Saint John Baptist de La Salle, the patron saint of teachers, is known as the innovator of modern pedagogy for his work establishing schools to educate disadvantaged children in 17th century France.
De La Salle was a man who could have lived a comfortable life of relative ease among the wealthy elites of his time, had he chosen to do so. He came from a family of considerable wealth — his mother was a Moët, the well-off family that to this day operates the prestigious champagne business. He was an exquisitely educated man, a holder of a doctoral degree and an ordained priest in possession of a prime appointment, as canon of the Cathedral of Reims.
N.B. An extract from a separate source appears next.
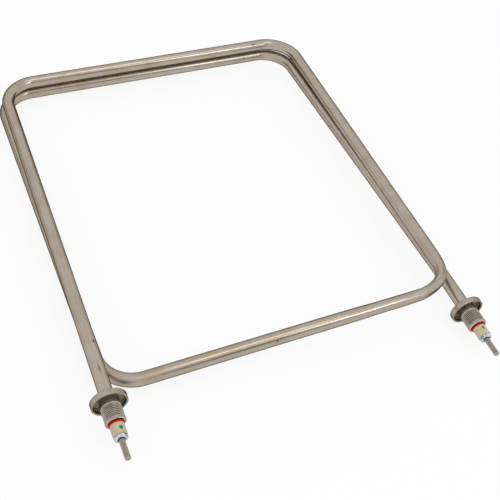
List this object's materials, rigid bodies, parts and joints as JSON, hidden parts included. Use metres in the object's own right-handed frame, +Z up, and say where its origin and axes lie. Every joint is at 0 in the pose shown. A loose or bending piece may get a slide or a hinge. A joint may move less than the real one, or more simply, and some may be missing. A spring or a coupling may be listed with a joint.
{
  "type": "tubular heating element",
  "caption": "Metal-sheathed heating element bent into a flat rectangular coil, with threaded bushings, stop flanges and stud terminals on its parallel ends.",
  "frame": {"origin": "bottom centre of the whole element's box: midway between the terminals, midway between the right stud's tip and the back of the rear rail, level with the underside of the right flange", "axes": "+Z up across the flat coil, +Y from the terminals towards the rear rail, +X from the upper terminal towards the lower one"},
  "size_m": [0.299, 0.3816, 0.0363],
  "materials": {
    "sheath_steel": "satin annealed stainless",
    "flange_steel": "satin",
    "bushing_steel": "satin, threaded",
    "red_silicone": "matte",
    "steatite": "matte, green paint dot",
    "zinc_plate": "bright zinc",
    "stud_steel": "satin",
    "resistance_wire": "dull",
    "magnesia": "pressed powder"
  },
  "bodies": {
    "root": {"sheath_tube": "sheath_steel", "left_flange": "flange_steel", "right_flange": "flange_steel", "left_bushing": "bushing_steel", "right_bushing": "bushing_steel", "left_seal": "red_silicone", "right_seal": "red_silicone", "left_insulator": "steatite", "right_insulator": "steatite", "left_nut": "zinc_plate", "right_nut": "zinc_plate", "left_stud": "stud_steel", "right_stud": "stud_steel", "resistance_coil": "resistance_wire", "magnesia_filling": "magnesia"}
  },
  "joints": []
}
Responding to a pressing need of his time, however, De La Salle found himself called to pour out his talents and his life serving others, specifically the children of the poor, who because of lack of access to education were condemned to lives of suffering and exploitation.
Much to the dismay of his family and of those who believed that the work he adopted was beneath his dignity and station, De La Salle set himself on a course that would involve successive divestments of the trappings of his station and privilege. In the end, he became a poor man among the poor, living in the midst of the same uncertainties that constituted the daily lot of his pupils, and devoting himself utterly to the work to which he was called. That work, at its root, was ministering in love to his teachers (his Brothers) and their students, touching the minds and hearts of those students so that they might be led to a better, more abundant, more productive and more purposeful life.
De La Salle’s commitment to education as a means to lift the disadvantaged out of a life of poverty has transformed the lives of generation after generation of students. It is upon this commitment to education, to generosity of spirit, and of the power of education to change lives, that we build our Lasallian community.